German erlebte Rede is related.
==Theory and influence==
Though the invention of the stream of consciousness technique is frequently ascribed to Dujardin, from the 1920s to the 1950s there was considerable discussion about Dujardin's claim, though it was supported by James Joyce and Joyce's friend and translator Valery Larbaud in the 1920s, even before Dujardin made those very claims in Le Monologue intérieur. There were other candidates as well: Elizabeth Drew, in 1926, proposed Dorothy Richardson, and Katherine Gerould, in 1927, Henry James. In addition, passages from Fyodor Dostoyevsky are sometimes cited as precursors, passages which Dujardin attempted to differentiate from his own writing. Lawrence Richard Bowling, however, after defining the stream of consciousness technique as "that narrative method by which the author attempts to give a direct quotation of the mind--not merely of the language area but of the whole consciousness", finds that Richardson's prose has much more authorial mediation than Dujardin's. Still, Dujardin has his detractors; poet and literary historian Gleb Struve finds other authors who he says experimented with the form long before Dujardin, including Leo Tolstoy (and he credits Nikolay Chernyshevsky with describing it as such) and Laurence Sterne. (Note: Struve points to the little-known Russian author Andrei Bely as another early-twentieth century practitioner of the genre.)

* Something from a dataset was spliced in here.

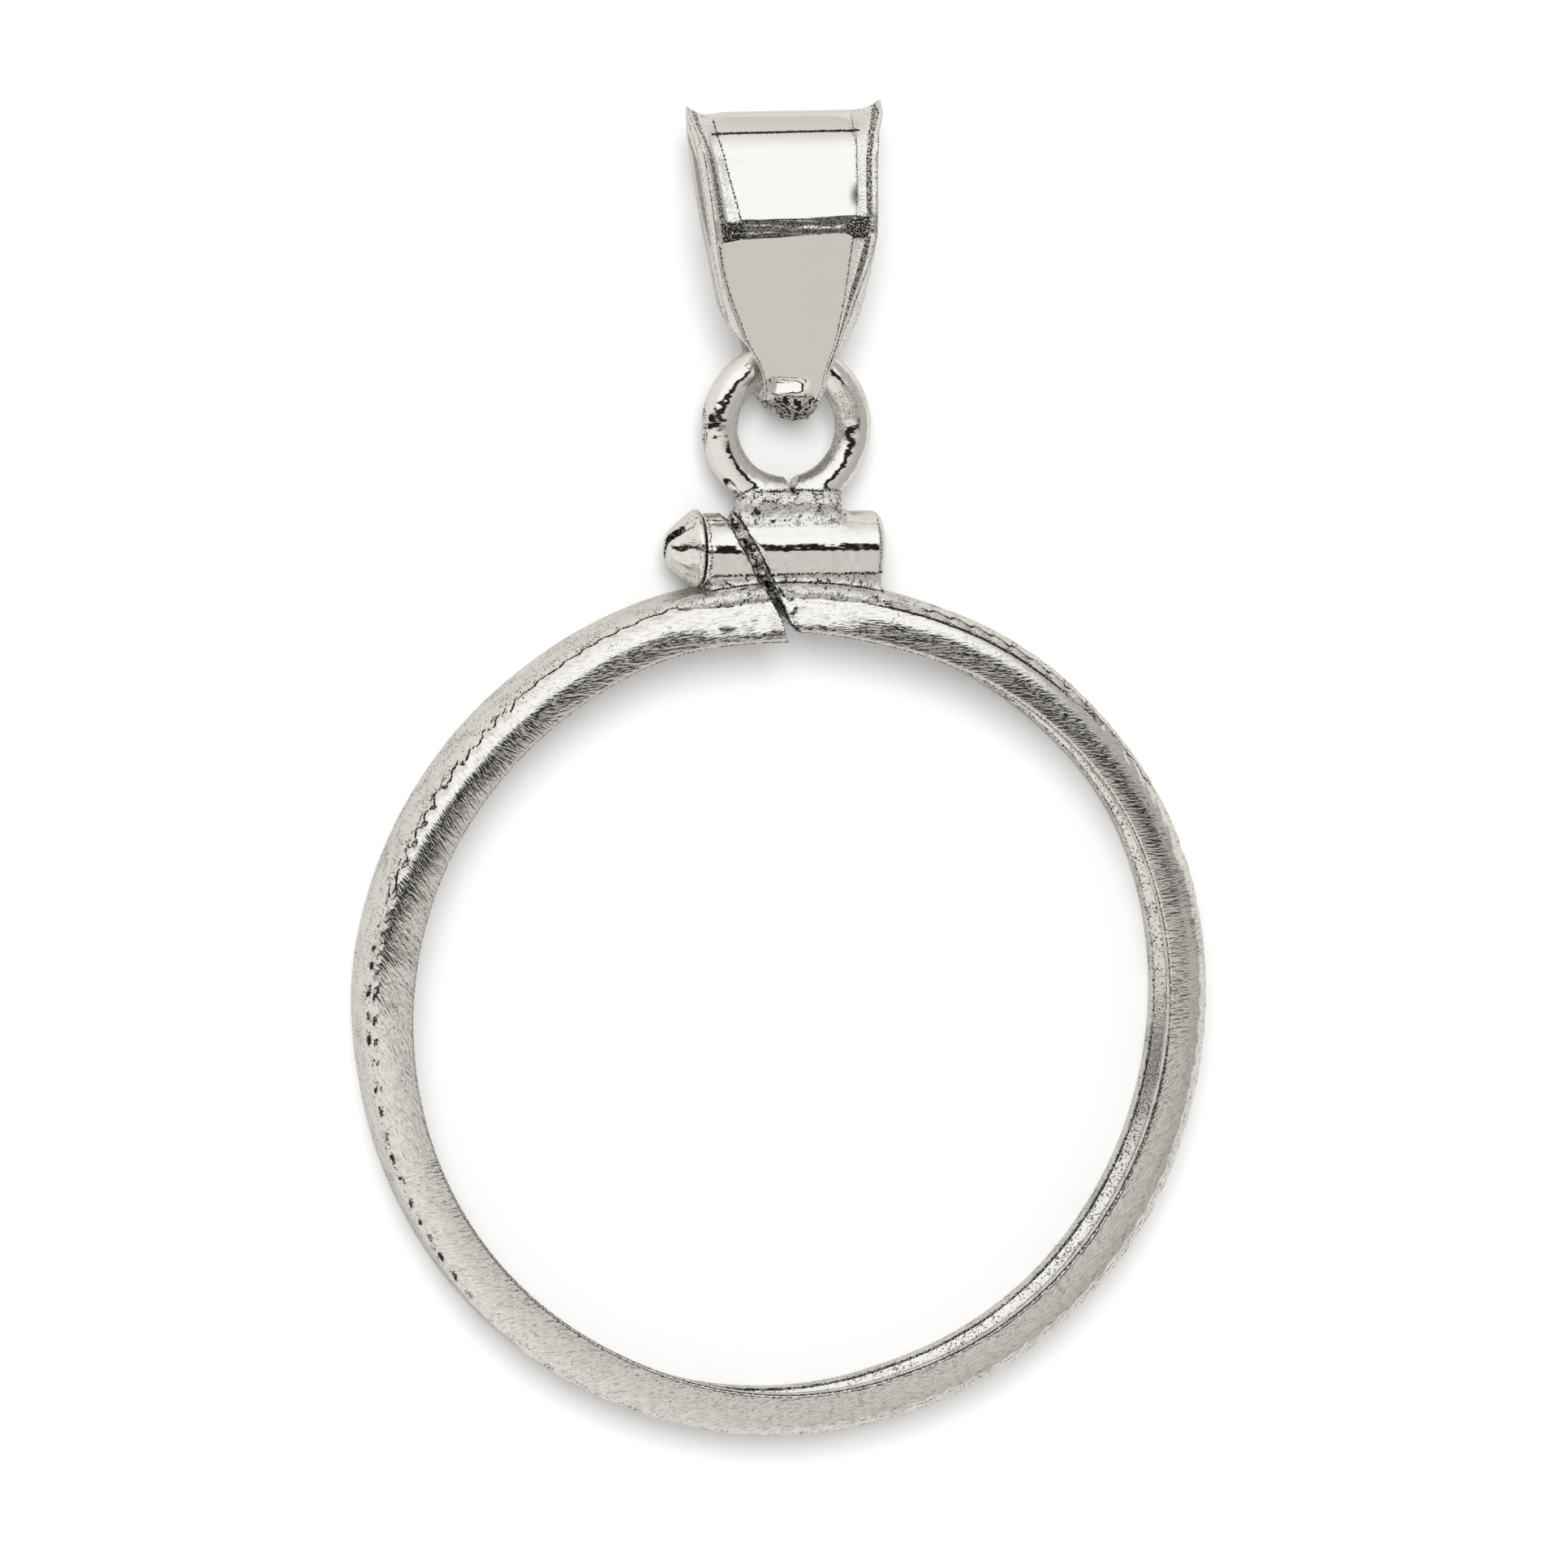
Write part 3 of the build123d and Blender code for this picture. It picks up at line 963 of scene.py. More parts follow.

The novel's greatest influence was that on Joyce. He mentioned in 1922 to Larbaud that it had been his inspiration for Ulysses; Larbaud, in turn, got Les Lauriers republished and, by associating Joyce and Dujardin, helped resurrect the latter's career.

The novel was translated into English by Stuart Gilbert, and published in 1938 by New Directions Publishing as We'll to the Woods No More. That title is the first line of the prefatory poem in Last Poems (1922) by A. E. Housman. Its second line is "The laurels are all cut", which suggests that Housman may have known the French original.